The global wave of refugees and displaced persons presents an overwhelming challenge to agencies, NGOs and supporting services driven by conflicts and environmental crises. Traditional donor dependency and relief models look less and less sustainable in a world of economic downturns and donor fatigue. There has to be a new way forward backed by the private sector and civil society, where refugees become economic actors with rights, instead of helpless dependents.
Developing countries can gain from refugee flows - they just need to use economics in humanitarian interventions. Instead of allowing economic growth to be undermined by islands of dependency among refugees and displaced persons, we can use market-driven approaches to accelerate development to meet humanitarian needs.
As the Oxford Refugee Studies Centre has pointed out, many refugees are hosted for more than 17 years in the countries they take refuge in, and that private sector solutions must replace traditional refugee assistance. Refugees and victims of war and famine in South Sudan, Somalia, Northern Uganda and Northern Nigeria are all in urgent need of income that can be sustained for however long they are displaced. We need economics with a smiling face and a social perspective in order to offer alternatives to dependency.
Since 2016 Uganda has been adapting to the influx of refugees to the country from South Sudan. The national government, donors, and refugee support agencies have had to quickly put together a response that avoids prolonged dependence and minimizes the prospect of alienated youth, crime and violence. Failure risks destabilization, dissidence, and perhaps illegal migration to Europe or other parts of Africa.

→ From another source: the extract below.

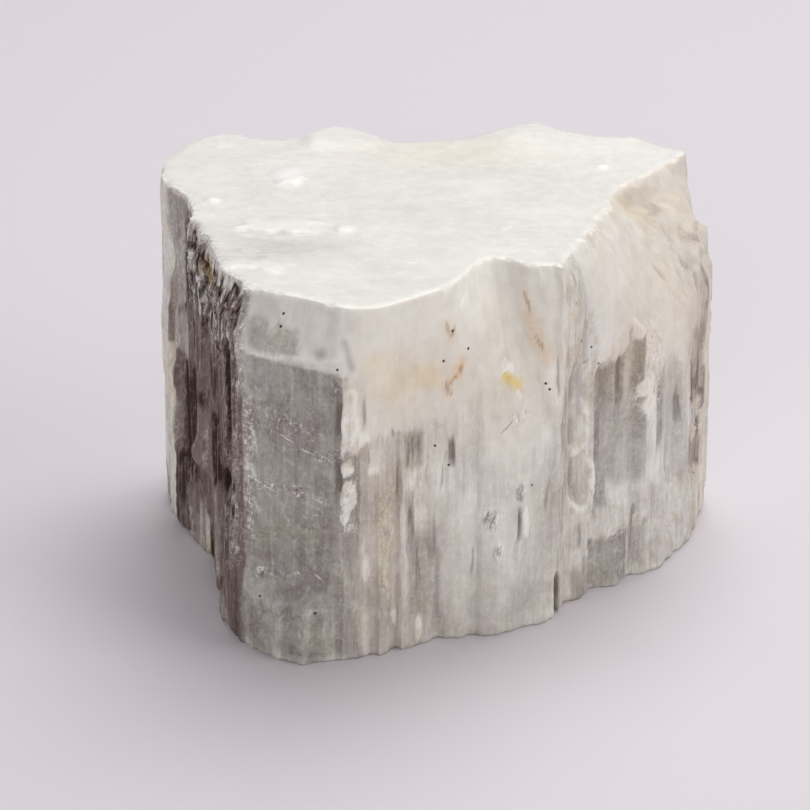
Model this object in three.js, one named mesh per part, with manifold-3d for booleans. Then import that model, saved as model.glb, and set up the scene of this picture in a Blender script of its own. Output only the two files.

Donors and development contractors have to think their way through this. The penalty for not getting ahead will be to have long-standing development interventions sunk by a wave of new social and political problems. Adaptation and innovation will mean that we meet humanitarian needs with updated and adapted market development strategies, leading to accelerated and more sustainable development.
There is also a brutal truth to why we need to bring markets into humanitarian programmes: donors will not be able to pay for long-term dependency – not least due to the current mix of Western disillusion and populist realpolitik in international affairs. And rapid development rather than transitional dependency is the best way to make the best of the support currently available.
Uganda is a useful case study because it has highly progressive refugee policies. Government and communities are welcoming newcomers out of solidarity and as an economic asset. Community Refugee Hosting Areas (CRHAs) are being used to allocate land, with resources going 70% to refugees and 30% to the hosting population.
A recent UNHCR survey shows how programmes such as NUTEC, a UK government funded agricultural development programme managed by Palladium, can adapt to the economic demands of refugees. 50 per cent of refugees sampled in ten community hosting areas all over Uganda reported they had some access to land, of which half was allocated by the government, 23 per cent was rented, 19 per cent had been provided by local communities and eight per cent was borrowed. The survey also revealed production of sorghum, maize, millet, simsim, cassava and potatoes by refugees in Northern Uganda. To boost production and incomes, refugee farmers were shown to need improved access to seeds, production tools, equipment and storage.
NUTEC is supporting Uganda’s efforts to boost development among refugees by focusing on opportunities for agricultural market based input and aggregation models. This means promoting value chains where small scale farmers directly serve nearby markets for growing populations. It also means strengthening large-scale commercial farming and its capacity for the production of staple foods, and linking aggregators to smallholder producers. Systemic market development approaches focused on value chains to improve input supply, production and distribution, have great potential.
Bringing market development into humanitarian responses offers the prospect of more sustainable livelihoods for refugees, avoiding the consequences of long-term dependency. In so doing we can also protect existing market development projects threatened by such conditions and use them as platforms to build a comparative advantage in rapid economic responses. These can be adapted and deployed wherever and wherever such challenges arise, and starting now gives us the chance to learn for the future when similar challenges arise again.
We need to bring economics into the humanitarian space, before our failure to do so threatens economic development itself.